日本的な優しさ

働き過ぎで鬱になるひとたちは、真面目でやさしいひとが多いという。普段真面目でストレスを溜め込みやすいとかなんとかもっともらしい説明がつくのだが、たぶんそんなことはない。真面目で責任感が強いからこそ、休むことが出来ないという単純な理由によると思われる。

組織で働いていて、自分が休むと他人に迷惑がかかると思えばこそ、休むことが出来ないと感じる。これはたぶん、日本人ならほとんどのひとが感じる雰囲気ではないか。これは「和をもって尊しとなす」日本古来の職場風土であろう。だからこそ一致団結、団塊世代のモーレツ社員、なんて現象が生じるわけで、みんなで一生懸命頑張りましょうというのは日本の根幹をなす雰囲気なのである。
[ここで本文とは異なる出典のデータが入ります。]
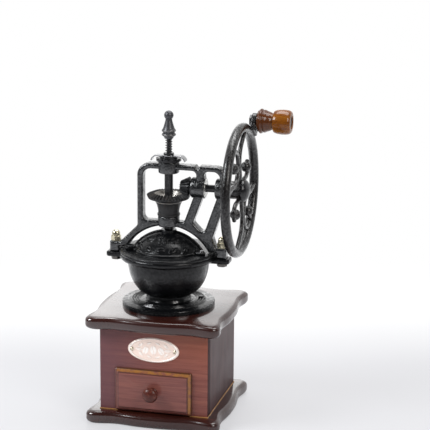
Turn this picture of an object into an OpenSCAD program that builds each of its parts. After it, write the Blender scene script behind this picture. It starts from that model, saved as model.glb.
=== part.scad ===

ここで「自分はしんどいから休ませてください」と宣言すると、そりゃーもーえらいバッシングを受ける。俺たちは頑張っているのに、あいつ、さぼりやがった、とこうなる。だから休むことが出来ない。休むと「体力がない」とか、「あいつはメンヘルだ」などとレッテルを貼られるのである。従って、倒れるぎりぎりまで頑張ってしまう。倒れてはじめて、そこで休むことが出来る。

日本的な優しさはまわりに対する気遣いから始まる。これはいいように作用すれば、「和をもって尊しとなす」いい社会を実現できると思う。が、どうもいまの現状を見ていると、いいように作用しているとは思えないところがある。まっこと生きづらい世の中になったものよのぉ、なんて思ったりもする。